La confusione sul 25 aprile
Credo che molti di noi mai si sarebbero immaginati, dieci o venti anni fa, che avremmo dovuto dedicare così tanto tempo a parlare di antisemitismo. Pensavamo, a torto, che la Shoah avesse immunizzato il mondo non solo dall’antisemitismo, ma anche dal razzismo in generale. E ci si sbagliava. I tempi sono cambiati, con la stessa rapidità con cui un giorno di sole può trasformarsi in un giorno di tempesta.
Fra qualche giorno ricorrerà, come ogni anno da settantaquattro anni, la data gloriosa e gioiosa del 25 aprile. Ma, da qualche anno, la data che commemora la Liberazione dal nazifascismo si è trasformata per noi in attesa di tempesta. Un’attesa che viviamo con ansia e qualche mal di stomaco. Il suo passaggio è segnato da delusione e frustrazione, al punto che verrebbe voglia di saltarla a piè pari.
Le polemiche pretestuose sulla legittimissima presenza della bandiera della Brigata Ebraica e l’infiltrarsi ugualmente pretestuoso di sostenitori insultanti della causa palestinese distorcono il significato della giornata e delle manifestazioni. L’ANPI non riesce a garantirne lo svolgimento pacifico e corretto, nel rispetto di tutte le rappresentanze legittimamente partecipanti. L’ideologia si è impadronita della nostra Liberazione e l’ha maldestramente colonizzata. L’ANPI non riesce a fare argine.
Nella mia nota della scorsa settimana, la fretta mi ha giocato un brutto scherzo. Un’allusione velata alla manifestazione antisemita contro la Brigata Ebraica organizzata dalla sezione ‘Anpi Nizza Lingotto’ si è trasformata in una mia critica, errata, all’Anpi di Milano. Chiedo scusa all’Anpi di Milano.

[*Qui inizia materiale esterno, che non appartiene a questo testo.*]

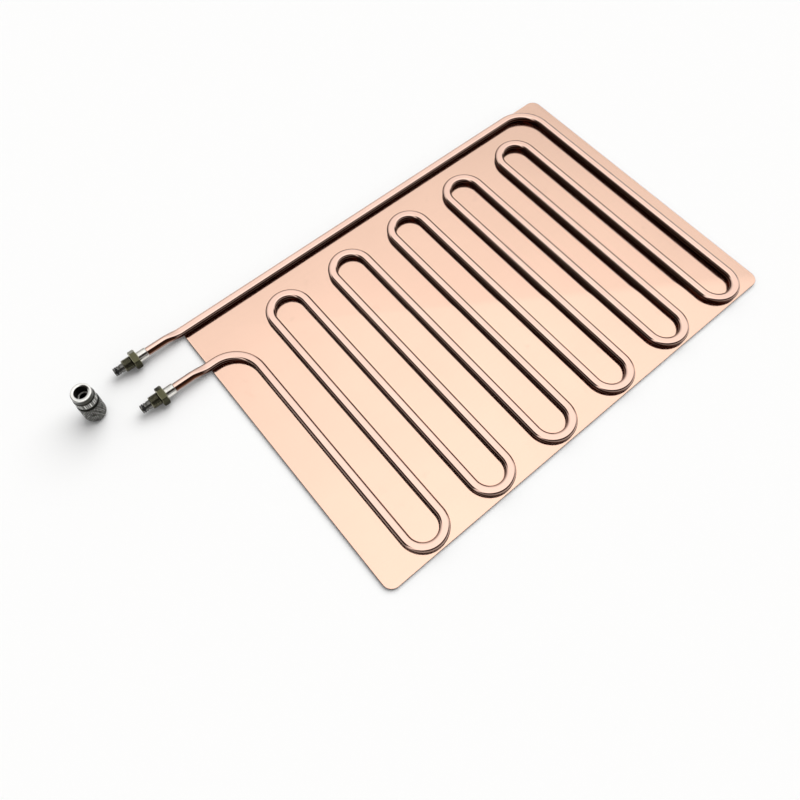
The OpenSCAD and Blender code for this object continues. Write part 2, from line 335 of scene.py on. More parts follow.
class Paint:
    """The node tree of one material or world."""

    def __init__(self, tree):
        self.tree = tree
        tree.nodes.clear()

    def node(self, kind, settings=None, values=(), out=0):
        """Adds a node: its settings first, then its sockets; gives back one output."""
        made = self.tree.nodes.new(kind)
        for key, value in (settings or {}).items():
            setattr(made, key, value)
        pairs = values.items() if isinstance(values, dict) else enumerate(values)
        for key, value in pairs:
            socket = made.inputs[key]
            if isinstance(value, Wire):
                self.tree.links.new(value.socket, socket)
            elif socket.type == "RGBA" and len(value) == 3:
                socket.default_value = (*value, 1.0)
            else:
                socket.default_value = value
        return Wire(self, made.outputs[out]) if len(made.outputs) else None

    def blend(self, factor, first, second):
        """Mixes two colours; the Mix node's colour sockets are told apart by their numbers."""
        factor_in, first_in, second_in, colour_out = 0, 6, 7, 2
        sockets = {factor_in: factor, first_in: first, second_in: second}
        return self.node("ShaderNodeMix", {"data_type": "RGBA"}, sockets, colour_out)

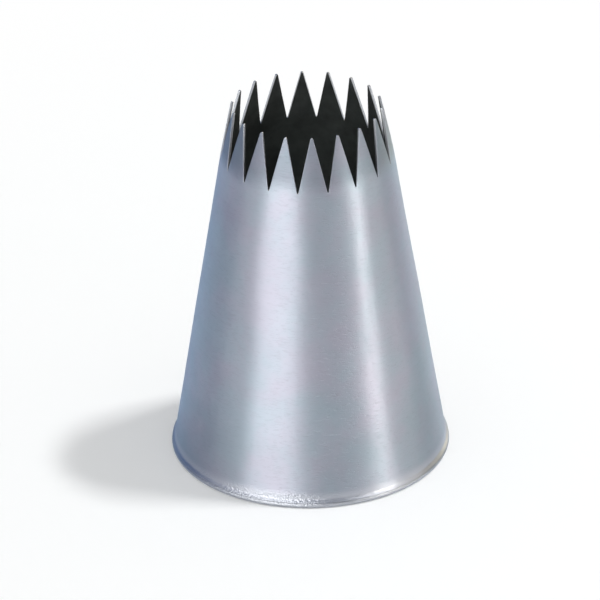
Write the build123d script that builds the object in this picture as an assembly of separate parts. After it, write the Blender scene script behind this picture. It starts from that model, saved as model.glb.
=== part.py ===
from build123d import *

import os
from math import cos, pi, radians, sin, tan

# Open-star piping nozzle: a cone of thin sheet metal with a crown of teeth cut into its
# narrow end, and a separate ring pressed into its wide end as the rim that it stands on.
# Sizes are in millimetres and angles in degrees.
# The nozzle stands with its teeth up. The origin is on the table, on the nozzle's axis.
# +Z runs along the axis towards the teeth, and +Y runs through the middle of one tooth.

# The whole nozzle
overall_height = 50.0
sheet_thickness = 0.35

# The cone, measured on its outside
foot_radius = 18.3  # where the cone's straight line would meet the table
cone_half_angle = 9.25

# The crown of teeth, bent in a little more steeply than the cone
tooth_count = 18
tooth_length = 7.3  # from the tips down to the roots of the notches
tooth_half_angle = 11.0
tooth_tip_width = 0.34
notch_root_width = 0.12
crown_bend_radius = 3.0

# The flare round the foot of the cone, just above the rim
flare_half_angle = 50.0
flare_knee_height = 1.05
flare_bend_radius = 0.5

# The rim: a ring of its own sheet, folded double under the cone and turned up inside it
rim_sheet_thickness = 0.35
rim_overhang = 0.04  # how far its fold stands out past the cone's lip
collar_height = 3.0
collar_bend_radius = 0.45
collar_lead_in = 0.12
joint_gap = 0.03  # from the ring to the cone's lip above it and wall round it

cut_overrun = 1.0

# What follows from those sizes
root_height = overall_height - tooth_length
rim_height = 2 * rim_sheet_thickness
lip_height = rim_height + joint_gap


def cone_radius(height):
    """Outside radius of the straight cone at a height above the table."""
    return foot_radius - height * tan(radians(cone_half_angle))


def level_depth(thickness, half_angle):
    """How far it is, level, through a sheet that leans in by a half angle."""
    return thickness / cos(radians(half_angle))


root_radius = cone_radius(root_height)
tip_radius = root_radius - tooth_length * tan(radians(tooth_half_angle))
knee_radius = cone_radius(flare_knee_height)
lip_radius = knee_radius + (flare_knee_height - lip_height) * tan(radians(flare_half_angle))
rim_radius = lip_radius + rim_overhang


def cone_section():
    """Half section of the cone's sheet, with level edges at the lip and at the tips."""
    spare = sheet_thickness + cut_overrun
    outside = FilletPolyline(
        (lip_radius + spare * tan(radians(flare_half_angle)), lip_height - spare),
        (knee_radius, flare_knee_height),
        (root_radius, root_height),
        (tip_radius - spare * tan(radians(tooth_half_angle)), overall_height + spare),
        radius=[flare_bend_radius, crown_bend_radius],
    )
    sheet = make_face(offset(outside, amount=sheet_thickness, side=Side.LEFT))
    length = overall_height - lip_height
    keep = Pos(0, lip_height + length / 2) * Rectangle(4 * rim_radius, length)
    return sheet & keep


def notch():
    """Cutter for one notch: a V with a blunt point, lying along +X from the axis outwards."""
    tooth_pitch = 2 * tip_radius * sin(pi / tooth_count)
    half_root = notch_root_width / 2
    half_mouth = (tooth_pitch - tooth_tip_width) / 2
    half_top = half_root + (half_mouth - half_root) * (tooth_length + cut_overrun) / tooth_length
    top = overall_height + cut_overrun
    outline = Polyline(
        (-half_root, root_height),
        (half_root, root_height),
        (half_top, top),
        (-half_top, top),
        close=True,
    )
    return extrude(Plane.YZ * make_face(outline), amount=root_radius + cut_overrun)


def nozzle_cone():
    """The cone with its crown of teeth, one of them centred on +Y."""
    blank = revolve(Plane.XZ * cone_section(), axis=Axis.Z)
    pitch = 360 / tooth_count
    first = 90 + pitch / 2
    crowned = blank - [Rot(Z=first + number * pitch) * notch() for number in range(tooth_count)]
    tips = crowned.faces().group_by(Axis.Z)[-1]
    if len(tips) != tooth_count:
        raise ValueError(f"the crown has {len(tips)} teeth and not {tooth_count}")
    return crowned


def base_rim():
    """The ring: a flange with a folded round edge, and a collar that lines the cone's foot."""
    outer_inset = level_depth(sheet_thickness + joint_gap, cone_half_angle)
    inner_inset = outer_inset + level_depth(rim_sheet_thickness, cone_half_angle)
    fold_centre = rim_radius - rim_sheet_thickness
    inner_foot = (cone_radius(0) - inner_inset, 0)
    outer_top = (cone_radius(collar_height) - outer_inset, collar_height)
    straight_sides = Polyline(
        (fold_centre, rim_height),
        (cone_radius(rim_height) - outer_inset, rim_height),
        outer_top,
        (cone_radius(collar_height) - inner_inset, collar_height),
        inner_foot,
        (fold_centre, 0),
    )
    fold = ThreePointArc((fold_centre, 0), (rim_radius, rim_sheet_thickness), (fold_centre, rim_height))
    section = make_face([straight_sides, fold])
    bend = section.vertices().sort_by_distance(inner_foot)[0]
    section = fillet(bend, radius=collar_bend_radius)
    lead_in = section.vertices().sort_by_distance(outer_top)[0]
    section = chamfer(lead_in, length=collar_lead_in)
    return revolve(Plane.XZ * section, axis=Axis.Z)


def main():
    """Writes a STEP file for each piece."""
    os.makedirs("parts", exist_ok=True)
    export_step(nozzle_cone(), "parts/nozzle_cone.step")
    export_step(base_rim(), "parts/base_rim.step")


main()
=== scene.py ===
"""Looks of an open star piping nozzle: a cone of satin steel sheet with a crown of teeth cut
into its narrow end, and the folded ring that it stands on.

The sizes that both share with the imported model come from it. Lengths are in metres, angles in
radians. The nozzle stands on the floor with its axis along +Z, and +Y runs through one tooth.
"""

import logging
from dataclasses import dataclass, field
from enum import Enum
from math import atan2, cos, pi, radians, sin, tan

import bpy
import numpy as np
from mathutils import Matrix, Vector


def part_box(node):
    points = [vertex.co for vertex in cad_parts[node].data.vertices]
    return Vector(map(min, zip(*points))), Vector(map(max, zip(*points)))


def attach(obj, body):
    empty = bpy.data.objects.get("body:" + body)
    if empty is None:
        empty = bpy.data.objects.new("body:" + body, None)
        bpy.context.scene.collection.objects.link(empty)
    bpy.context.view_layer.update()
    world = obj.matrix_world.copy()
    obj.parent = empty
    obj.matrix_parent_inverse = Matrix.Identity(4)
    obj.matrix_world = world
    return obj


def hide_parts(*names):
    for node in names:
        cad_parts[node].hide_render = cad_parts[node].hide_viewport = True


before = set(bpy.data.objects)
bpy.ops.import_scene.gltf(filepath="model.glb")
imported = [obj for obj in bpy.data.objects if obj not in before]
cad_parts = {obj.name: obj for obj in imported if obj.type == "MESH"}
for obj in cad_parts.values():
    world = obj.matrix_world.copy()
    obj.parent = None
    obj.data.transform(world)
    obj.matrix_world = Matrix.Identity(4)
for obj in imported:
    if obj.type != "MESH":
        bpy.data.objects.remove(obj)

MM = 0.001
Colour = tuple[float, float, float]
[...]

È vero comunque, al di là del mio refuso, che certe sezioni dell’ANPI, e fra queste Roma e Torino spiccano per entusiasmo, non hanno alcuna remora a strumentalizzare e tradire i propri ideali originari pur di riattualizzare i loro messaggi. Anche a costo di dimenticare, ad esempio, che chi a suo tempo rappresentava gli arabi di Palestina trescava immoralmente con Hitler, nel comune spirito antisemita. Israele, al tempo, non era ancora uno stato, e il loro era dunque antisemitismo purissimo, un ideale fine a sé stesso. Il Gran Muftì di Gerusalemme, per capirci, per lo spirito libertario e antifascista che lo distingueva, e che vale ai propal il diritto a sfilare oggi accanto all’ANPI, faceva reclutare arabi musulmani nelle file delle Waffen-SS.
La confusione regna sovrana, ma in tempi di sovranismo ci può anche stare.
Sia chiaro, i propal hanno il diritto di dire e di fare ciò che reputano più efficace ai fini della loro causa. È l’ANPI che non ha il diritto di distorcere la propria storia e quella degli altri.